What to do: Output exactly the span of lines that begins at the line containing "Reconstruct the object" and ends at the line containing "from FreeCAD import", both lines included.

── Provided material

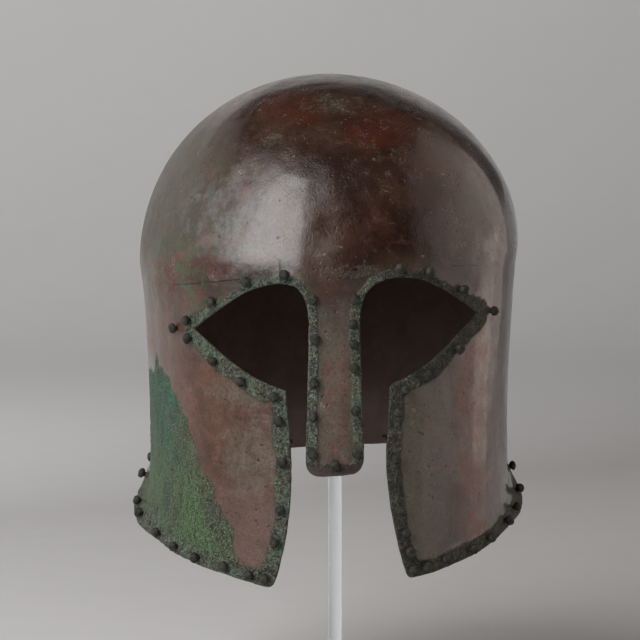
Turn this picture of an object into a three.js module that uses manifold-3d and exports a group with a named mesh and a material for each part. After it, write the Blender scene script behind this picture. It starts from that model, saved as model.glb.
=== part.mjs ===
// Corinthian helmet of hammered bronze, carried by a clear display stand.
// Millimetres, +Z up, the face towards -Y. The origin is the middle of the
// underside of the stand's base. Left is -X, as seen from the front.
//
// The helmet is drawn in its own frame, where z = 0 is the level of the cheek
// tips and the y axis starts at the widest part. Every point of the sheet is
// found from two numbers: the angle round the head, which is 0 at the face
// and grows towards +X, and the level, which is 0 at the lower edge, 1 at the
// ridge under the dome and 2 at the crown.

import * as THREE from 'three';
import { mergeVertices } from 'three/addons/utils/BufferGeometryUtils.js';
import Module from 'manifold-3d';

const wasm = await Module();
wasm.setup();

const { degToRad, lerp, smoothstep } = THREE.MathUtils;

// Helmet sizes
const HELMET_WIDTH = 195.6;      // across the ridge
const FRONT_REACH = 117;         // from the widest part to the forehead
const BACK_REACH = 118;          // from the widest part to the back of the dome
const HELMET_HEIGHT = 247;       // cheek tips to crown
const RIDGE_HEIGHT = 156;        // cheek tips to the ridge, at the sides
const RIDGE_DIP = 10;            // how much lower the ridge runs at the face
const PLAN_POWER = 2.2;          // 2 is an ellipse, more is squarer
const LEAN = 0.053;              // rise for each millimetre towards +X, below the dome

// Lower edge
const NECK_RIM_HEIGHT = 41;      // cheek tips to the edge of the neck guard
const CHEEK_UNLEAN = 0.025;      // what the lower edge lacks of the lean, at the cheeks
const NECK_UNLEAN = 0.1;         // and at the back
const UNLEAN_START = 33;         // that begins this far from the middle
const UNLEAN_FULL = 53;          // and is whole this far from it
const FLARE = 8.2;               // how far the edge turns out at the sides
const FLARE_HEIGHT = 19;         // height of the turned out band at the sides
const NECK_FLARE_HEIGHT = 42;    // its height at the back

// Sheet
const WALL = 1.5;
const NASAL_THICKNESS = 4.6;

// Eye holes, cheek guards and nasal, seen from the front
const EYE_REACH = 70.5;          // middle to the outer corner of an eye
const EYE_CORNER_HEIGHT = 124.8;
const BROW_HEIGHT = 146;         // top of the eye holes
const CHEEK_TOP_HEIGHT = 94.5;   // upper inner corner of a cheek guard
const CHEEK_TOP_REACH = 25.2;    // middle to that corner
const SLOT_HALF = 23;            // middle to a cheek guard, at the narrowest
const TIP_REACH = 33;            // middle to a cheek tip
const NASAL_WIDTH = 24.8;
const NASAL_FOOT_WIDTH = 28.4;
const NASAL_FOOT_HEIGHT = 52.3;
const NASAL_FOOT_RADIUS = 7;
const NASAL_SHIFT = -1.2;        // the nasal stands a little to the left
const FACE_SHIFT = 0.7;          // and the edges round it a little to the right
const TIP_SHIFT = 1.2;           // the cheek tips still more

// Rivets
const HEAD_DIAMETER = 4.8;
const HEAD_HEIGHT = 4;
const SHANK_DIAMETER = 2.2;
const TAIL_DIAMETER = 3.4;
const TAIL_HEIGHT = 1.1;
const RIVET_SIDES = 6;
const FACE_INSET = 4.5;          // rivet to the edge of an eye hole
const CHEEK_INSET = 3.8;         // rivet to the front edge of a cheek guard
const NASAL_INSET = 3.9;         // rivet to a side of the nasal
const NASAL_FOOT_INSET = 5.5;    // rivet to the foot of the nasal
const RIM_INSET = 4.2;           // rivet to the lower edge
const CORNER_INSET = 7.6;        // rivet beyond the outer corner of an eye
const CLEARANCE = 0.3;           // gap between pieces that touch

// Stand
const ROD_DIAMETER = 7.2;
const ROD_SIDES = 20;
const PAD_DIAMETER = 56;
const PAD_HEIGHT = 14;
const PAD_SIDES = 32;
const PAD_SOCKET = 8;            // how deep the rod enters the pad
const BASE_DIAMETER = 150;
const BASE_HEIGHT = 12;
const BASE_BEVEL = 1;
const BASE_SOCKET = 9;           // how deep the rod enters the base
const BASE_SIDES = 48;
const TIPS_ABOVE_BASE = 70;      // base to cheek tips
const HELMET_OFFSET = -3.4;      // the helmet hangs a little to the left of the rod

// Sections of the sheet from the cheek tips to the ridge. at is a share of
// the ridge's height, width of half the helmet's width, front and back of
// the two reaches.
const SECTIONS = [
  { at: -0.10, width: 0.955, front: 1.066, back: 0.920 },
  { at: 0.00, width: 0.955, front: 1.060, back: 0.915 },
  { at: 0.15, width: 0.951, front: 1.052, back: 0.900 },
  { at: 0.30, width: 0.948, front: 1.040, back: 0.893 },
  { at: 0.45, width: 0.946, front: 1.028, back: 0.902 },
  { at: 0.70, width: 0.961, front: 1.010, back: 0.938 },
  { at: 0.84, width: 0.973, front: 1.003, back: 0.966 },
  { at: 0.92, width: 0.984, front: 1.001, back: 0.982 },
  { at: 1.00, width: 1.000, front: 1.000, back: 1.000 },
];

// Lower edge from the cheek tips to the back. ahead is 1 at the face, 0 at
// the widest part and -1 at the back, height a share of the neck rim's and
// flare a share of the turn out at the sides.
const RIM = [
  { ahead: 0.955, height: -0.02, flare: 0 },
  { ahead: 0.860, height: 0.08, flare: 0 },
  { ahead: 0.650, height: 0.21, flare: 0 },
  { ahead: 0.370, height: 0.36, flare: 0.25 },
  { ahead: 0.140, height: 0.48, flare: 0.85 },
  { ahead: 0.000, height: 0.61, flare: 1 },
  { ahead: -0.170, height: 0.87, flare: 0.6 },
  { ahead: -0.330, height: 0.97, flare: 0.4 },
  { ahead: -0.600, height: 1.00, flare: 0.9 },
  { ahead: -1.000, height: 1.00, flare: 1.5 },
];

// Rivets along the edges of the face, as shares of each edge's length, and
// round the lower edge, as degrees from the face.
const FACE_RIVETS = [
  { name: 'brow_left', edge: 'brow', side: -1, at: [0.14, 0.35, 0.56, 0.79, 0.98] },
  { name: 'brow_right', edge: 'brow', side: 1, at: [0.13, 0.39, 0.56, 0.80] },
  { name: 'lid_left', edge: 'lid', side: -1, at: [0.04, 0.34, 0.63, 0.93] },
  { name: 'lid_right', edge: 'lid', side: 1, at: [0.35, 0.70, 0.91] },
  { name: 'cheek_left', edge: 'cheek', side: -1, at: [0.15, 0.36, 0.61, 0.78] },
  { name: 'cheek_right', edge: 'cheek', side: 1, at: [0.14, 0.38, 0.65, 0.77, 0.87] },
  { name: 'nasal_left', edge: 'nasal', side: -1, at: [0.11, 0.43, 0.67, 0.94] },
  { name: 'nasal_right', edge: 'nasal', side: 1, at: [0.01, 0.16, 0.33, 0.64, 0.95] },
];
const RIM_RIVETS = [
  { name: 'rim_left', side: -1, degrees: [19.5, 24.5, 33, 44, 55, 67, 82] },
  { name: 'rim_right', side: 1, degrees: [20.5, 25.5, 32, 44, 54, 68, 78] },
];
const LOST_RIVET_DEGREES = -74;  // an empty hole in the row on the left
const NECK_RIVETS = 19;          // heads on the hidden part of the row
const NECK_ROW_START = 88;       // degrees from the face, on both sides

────
── Provided material

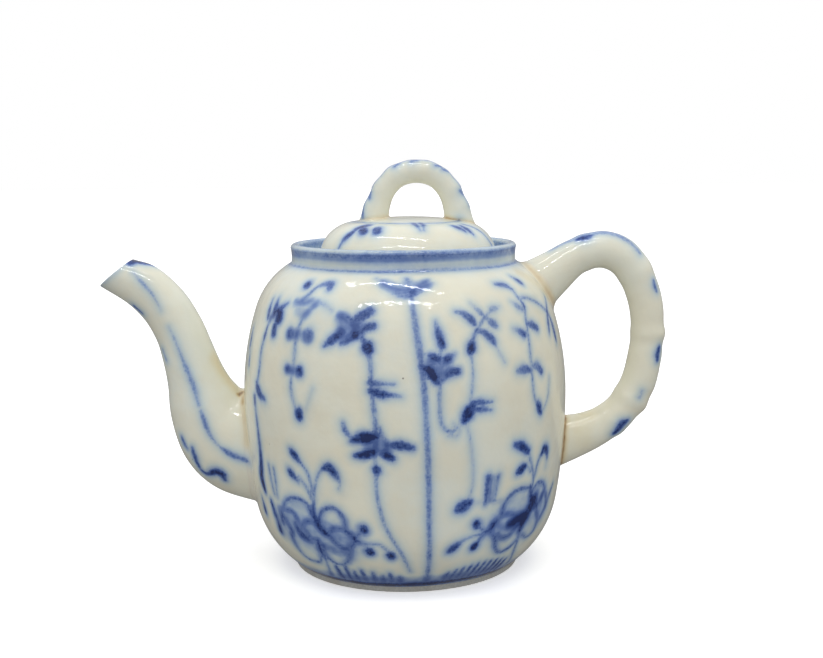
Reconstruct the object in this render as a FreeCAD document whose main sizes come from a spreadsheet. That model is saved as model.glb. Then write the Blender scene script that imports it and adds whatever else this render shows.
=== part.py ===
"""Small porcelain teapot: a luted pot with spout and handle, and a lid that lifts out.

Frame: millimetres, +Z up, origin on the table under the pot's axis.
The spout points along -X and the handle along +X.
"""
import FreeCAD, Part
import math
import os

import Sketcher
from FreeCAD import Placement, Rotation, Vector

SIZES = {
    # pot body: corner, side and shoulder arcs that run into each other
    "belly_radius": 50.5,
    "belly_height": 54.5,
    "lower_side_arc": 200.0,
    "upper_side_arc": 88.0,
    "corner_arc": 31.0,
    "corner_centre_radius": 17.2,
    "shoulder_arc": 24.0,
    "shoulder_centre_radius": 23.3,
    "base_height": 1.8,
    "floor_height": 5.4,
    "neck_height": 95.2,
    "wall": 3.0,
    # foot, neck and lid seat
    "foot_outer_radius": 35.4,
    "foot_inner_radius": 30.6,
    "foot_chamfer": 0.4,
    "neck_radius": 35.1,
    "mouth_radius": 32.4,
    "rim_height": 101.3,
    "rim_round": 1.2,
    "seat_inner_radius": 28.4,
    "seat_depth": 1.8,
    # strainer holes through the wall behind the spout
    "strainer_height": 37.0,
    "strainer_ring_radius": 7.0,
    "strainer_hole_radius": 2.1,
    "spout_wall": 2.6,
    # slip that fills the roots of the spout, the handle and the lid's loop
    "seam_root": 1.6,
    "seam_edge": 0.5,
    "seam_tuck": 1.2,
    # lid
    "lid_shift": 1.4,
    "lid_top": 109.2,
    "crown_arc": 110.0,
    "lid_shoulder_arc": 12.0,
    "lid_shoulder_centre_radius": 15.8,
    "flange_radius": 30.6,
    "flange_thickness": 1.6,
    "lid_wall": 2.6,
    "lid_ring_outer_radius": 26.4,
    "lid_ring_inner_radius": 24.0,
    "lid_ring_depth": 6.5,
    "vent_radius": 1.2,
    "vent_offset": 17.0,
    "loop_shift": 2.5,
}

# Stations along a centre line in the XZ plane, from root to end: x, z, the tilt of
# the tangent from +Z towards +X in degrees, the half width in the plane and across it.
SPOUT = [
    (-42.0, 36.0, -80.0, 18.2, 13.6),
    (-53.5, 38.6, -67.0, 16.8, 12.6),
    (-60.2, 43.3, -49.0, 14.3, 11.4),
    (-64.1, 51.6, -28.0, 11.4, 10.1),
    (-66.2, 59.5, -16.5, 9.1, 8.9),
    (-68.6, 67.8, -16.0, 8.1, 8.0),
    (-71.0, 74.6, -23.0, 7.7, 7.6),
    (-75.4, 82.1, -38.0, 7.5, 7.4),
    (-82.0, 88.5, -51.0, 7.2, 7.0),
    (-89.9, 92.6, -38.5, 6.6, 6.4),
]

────

Reply:
Reconstruct the object in this render as a FreeCAD document whose main sizes come from a spreadsheet. That model is saved as model.glb. Then write the Blender scene script that imports it and adds whatever else this render shows.
=== part.py ===
"""Small porcelain teapot: a luted pot with spout and handle, and a lid that lifts out.

Frame: millimetres, +Z up, origin on the table under the pot's axis.
The spout points along -X and the handle along +X.
"""
import FreeCAD, Part
import math
import os

import Sketcher
from FreeCAD import Placement, Rotation, Vector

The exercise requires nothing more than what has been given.